Imagine you need to handle sensitive data or large databases. Using AWS Direct Connect, you can transfer that data more securely and faster than a standard internet connection.

For example, say you have a financial application that constantly syncs data with AWS. Instead of sending this data over the public internet, you use Direct Connect. This helps you with lower latency and more stable performance.

Another benefit is you don’t need to worry as much about bandwidth. If you have got a bunch of applications or services communicating with AWS, the dedicated bandwidth can handle way more data without slowing down.

Think of a media company streaming high-definition videos. With AWS Direct Connect, they avoid buffering issues that might occur with a regular internet connection.

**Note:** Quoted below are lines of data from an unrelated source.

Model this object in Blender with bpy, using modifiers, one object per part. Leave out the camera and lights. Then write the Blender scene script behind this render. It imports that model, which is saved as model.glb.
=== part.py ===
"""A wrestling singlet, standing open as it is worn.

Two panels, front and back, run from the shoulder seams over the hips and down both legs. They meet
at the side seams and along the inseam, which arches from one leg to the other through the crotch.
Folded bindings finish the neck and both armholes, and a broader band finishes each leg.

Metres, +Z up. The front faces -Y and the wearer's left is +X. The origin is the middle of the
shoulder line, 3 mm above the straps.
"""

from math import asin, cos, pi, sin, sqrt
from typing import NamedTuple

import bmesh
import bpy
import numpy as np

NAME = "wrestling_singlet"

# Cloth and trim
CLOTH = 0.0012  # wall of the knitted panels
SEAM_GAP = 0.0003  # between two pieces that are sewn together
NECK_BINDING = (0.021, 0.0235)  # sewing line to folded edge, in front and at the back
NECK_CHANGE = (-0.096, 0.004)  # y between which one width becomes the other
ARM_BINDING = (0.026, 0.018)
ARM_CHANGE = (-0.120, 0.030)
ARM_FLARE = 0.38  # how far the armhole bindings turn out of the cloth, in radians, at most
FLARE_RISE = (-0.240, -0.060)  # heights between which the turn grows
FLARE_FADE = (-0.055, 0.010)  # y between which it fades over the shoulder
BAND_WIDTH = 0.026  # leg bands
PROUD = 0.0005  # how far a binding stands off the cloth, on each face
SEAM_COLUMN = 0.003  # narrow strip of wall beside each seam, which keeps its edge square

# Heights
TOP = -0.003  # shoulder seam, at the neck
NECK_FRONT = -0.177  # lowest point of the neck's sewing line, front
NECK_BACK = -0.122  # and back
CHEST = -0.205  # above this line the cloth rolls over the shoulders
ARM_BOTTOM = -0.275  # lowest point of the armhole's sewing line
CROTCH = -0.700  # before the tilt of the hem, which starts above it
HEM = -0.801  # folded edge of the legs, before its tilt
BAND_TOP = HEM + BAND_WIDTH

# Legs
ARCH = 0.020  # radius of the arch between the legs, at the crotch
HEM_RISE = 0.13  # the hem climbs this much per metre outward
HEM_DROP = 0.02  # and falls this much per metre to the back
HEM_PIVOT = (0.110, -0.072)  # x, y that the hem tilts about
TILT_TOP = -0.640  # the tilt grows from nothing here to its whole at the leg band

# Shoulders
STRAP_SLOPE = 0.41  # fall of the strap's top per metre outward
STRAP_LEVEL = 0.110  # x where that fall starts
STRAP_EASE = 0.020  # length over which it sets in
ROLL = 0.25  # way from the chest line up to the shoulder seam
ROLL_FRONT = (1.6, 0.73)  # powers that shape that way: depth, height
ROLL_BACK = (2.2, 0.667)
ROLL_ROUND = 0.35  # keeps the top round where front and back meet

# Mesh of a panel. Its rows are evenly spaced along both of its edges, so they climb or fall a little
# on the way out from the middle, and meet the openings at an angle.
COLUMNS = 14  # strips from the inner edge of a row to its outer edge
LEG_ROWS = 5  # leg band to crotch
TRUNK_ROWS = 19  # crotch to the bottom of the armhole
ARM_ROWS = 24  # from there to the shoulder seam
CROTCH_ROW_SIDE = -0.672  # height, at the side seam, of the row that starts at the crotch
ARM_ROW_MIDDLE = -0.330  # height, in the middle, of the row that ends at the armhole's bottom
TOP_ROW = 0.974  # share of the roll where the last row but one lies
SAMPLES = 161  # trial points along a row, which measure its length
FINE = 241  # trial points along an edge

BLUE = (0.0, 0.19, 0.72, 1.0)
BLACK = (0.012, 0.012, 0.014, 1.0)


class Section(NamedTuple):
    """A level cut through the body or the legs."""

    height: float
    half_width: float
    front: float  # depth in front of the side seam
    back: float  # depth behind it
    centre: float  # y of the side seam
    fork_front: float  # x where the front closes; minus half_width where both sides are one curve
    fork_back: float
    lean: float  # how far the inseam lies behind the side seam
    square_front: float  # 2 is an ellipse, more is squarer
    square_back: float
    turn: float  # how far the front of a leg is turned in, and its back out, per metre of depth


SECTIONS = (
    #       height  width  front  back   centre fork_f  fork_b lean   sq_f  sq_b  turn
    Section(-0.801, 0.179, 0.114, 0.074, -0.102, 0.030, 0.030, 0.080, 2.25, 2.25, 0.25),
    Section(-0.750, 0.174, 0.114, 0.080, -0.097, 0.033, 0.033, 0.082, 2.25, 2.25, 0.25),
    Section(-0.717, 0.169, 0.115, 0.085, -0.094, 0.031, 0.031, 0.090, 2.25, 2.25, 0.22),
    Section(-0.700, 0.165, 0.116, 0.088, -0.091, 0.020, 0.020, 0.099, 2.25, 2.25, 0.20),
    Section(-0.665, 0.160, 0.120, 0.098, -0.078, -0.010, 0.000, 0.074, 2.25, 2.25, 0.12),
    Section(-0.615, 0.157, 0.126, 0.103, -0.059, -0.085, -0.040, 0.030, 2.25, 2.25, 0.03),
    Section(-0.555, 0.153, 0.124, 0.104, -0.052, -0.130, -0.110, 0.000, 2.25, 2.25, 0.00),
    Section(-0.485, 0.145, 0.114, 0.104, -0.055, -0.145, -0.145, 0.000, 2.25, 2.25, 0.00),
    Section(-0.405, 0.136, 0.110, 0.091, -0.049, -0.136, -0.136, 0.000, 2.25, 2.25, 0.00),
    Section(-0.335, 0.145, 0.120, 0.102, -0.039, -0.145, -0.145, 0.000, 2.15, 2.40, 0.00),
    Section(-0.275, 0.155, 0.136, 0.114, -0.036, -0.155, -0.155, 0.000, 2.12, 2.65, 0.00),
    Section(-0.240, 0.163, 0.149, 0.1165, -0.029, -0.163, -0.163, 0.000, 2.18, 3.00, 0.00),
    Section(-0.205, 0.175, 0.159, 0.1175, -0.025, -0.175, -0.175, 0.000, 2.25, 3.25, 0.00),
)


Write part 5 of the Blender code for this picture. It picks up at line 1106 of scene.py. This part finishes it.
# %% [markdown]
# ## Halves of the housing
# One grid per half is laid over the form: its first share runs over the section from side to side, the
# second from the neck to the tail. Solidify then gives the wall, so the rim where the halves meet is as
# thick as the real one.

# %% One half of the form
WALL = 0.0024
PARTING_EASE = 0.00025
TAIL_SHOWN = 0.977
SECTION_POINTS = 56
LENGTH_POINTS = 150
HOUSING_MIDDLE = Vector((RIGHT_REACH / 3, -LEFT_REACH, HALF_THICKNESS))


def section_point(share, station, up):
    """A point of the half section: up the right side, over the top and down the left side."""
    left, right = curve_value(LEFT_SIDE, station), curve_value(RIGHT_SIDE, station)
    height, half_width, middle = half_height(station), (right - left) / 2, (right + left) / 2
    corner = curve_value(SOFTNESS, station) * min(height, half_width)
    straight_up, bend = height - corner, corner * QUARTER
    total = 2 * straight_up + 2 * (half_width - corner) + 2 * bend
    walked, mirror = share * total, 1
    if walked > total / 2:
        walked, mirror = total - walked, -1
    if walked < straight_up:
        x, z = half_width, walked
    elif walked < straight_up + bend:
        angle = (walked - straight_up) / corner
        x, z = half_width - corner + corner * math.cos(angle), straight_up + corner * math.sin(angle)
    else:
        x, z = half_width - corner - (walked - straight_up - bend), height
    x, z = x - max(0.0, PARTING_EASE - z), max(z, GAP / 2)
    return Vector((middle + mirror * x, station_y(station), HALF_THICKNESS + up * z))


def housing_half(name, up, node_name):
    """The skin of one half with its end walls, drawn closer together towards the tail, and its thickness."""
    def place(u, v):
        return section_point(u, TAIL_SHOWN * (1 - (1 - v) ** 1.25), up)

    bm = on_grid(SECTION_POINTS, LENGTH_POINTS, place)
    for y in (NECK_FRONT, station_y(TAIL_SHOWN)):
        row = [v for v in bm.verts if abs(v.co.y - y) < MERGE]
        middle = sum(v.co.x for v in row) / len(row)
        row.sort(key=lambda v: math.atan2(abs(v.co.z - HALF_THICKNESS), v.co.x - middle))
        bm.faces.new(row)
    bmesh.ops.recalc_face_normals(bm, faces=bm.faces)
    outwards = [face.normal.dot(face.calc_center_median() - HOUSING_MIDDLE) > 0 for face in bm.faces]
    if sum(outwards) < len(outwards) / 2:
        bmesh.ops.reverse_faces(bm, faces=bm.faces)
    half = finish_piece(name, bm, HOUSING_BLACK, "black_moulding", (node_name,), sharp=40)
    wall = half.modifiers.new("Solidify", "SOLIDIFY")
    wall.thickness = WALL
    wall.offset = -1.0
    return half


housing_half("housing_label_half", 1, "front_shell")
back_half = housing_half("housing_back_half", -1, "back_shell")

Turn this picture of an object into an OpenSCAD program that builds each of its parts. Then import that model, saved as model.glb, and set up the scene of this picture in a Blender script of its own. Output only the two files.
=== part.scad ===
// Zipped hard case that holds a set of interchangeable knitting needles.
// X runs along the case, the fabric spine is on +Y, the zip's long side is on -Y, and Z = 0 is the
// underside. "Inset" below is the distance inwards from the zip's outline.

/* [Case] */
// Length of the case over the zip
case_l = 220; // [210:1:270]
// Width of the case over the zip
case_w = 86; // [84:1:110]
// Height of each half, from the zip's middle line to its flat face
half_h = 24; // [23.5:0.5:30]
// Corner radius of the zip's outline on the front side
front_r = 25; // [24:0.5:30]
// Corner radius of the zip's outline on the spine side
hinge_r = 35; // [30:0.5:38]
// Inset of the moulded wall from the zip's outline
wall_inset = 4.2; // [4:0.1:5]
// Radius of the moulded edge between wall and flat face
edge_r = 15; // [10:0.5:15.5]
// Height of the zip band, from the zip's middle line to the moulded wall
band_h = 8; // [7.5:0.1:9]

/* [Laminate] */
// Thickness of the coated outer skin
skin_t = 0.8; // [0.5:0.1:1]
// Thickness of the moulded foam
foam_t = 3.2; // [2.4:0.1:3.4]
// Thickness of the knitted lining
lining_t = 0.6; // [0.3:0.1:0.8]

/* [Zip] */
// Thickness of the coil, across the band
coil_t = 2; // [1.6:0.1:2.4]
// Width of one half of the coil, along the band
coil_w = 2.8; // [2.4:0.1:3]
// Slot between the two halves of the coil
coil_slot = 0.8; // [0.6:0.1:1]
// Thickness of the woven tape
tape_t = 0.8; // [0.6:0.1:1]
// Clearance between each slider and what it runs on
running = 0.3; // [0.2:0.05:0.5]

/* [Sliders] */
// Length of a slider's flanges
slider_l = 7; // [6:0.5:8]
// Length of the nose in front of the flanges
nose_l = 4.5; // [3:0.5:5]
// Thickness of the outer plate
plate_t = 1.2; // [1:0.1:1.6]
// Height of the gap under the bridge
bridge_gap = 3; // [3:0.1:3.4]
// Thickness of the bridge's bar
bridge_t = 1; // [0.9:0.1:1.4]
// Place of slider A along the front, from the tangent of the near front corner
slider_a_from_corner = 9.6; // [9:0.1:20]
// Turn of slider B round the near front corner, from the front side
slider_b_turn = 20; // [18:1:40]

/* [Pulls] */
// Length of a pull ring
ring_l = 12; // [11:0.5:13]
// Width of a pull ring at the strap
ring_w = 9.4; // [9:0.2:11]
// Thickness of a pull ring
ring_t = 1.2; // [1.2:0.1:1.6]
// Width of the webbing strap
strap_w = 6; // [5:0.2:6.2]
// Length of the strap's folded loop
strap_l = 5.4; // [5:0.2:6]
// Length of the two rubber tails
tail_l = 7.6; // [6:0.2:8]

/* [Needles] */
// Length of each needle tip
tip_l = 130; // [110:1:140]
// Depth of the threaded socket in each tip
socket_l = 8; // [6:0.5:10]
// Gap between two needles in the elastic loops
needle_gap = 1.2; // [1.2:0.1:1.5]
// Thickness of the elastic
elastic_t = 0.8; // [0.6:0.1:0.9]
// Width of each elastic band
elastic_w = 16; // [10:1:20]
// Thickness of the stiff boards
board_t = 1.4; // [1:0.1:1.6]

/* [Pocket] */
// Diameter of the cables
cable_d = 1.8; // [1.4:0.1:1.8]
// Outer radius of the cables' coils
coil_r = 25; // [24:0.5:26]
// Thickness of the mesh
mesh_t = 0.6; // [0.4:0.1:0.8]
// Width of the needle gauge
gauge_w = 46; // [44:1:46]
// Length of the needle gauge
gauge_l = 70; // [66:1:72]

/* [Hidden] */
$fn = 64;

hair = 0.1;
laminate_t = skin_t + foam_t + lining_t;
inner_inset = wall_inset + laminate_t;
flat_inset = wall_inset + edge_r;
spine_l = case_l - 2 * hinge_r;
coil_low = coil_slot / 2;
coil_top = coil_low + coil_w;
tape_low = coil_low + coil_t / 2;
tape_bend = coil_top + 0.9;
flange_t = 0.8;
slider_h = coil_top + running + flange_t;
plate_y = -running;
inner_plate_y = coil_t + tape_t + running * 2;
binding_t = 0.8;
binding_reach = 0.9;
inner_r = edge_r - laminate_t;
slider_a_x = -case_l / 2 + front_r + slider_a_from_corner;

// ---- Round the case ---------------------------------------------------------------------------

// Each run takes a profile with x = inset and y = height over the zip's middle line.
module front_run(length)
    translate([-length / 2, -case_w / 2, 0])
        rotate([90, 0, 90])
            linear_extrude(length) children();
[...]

Setting it is straightforward. You reach out to an AWS partner and get a physical connection in place. Let’s say you are based in New York. you would connect your data center to an AWS Direct Connect location in an AWS region like US East (N. Virginia). Once that's done, it's almost like AWS is an extension of your own data center.

That delivers the benefit of flexibility. You can choose the connection speeds that suit your needs, from 1 Gbps to 100 Gbps. Maybe you start small with a 1 Gbps connection and scale up as your traffic grows.

Direct Connect works well with your existing network setup, too. You can create private virtual interfaces to connect to your VPCs, or public ones to access AWS services like S3 or DynamoDB.

Put simply, AWS Direct Connect makes your network faster, more reliable, and enhances security for your cloud-based operations. It’s like having a VIP pass to AWS resources and services.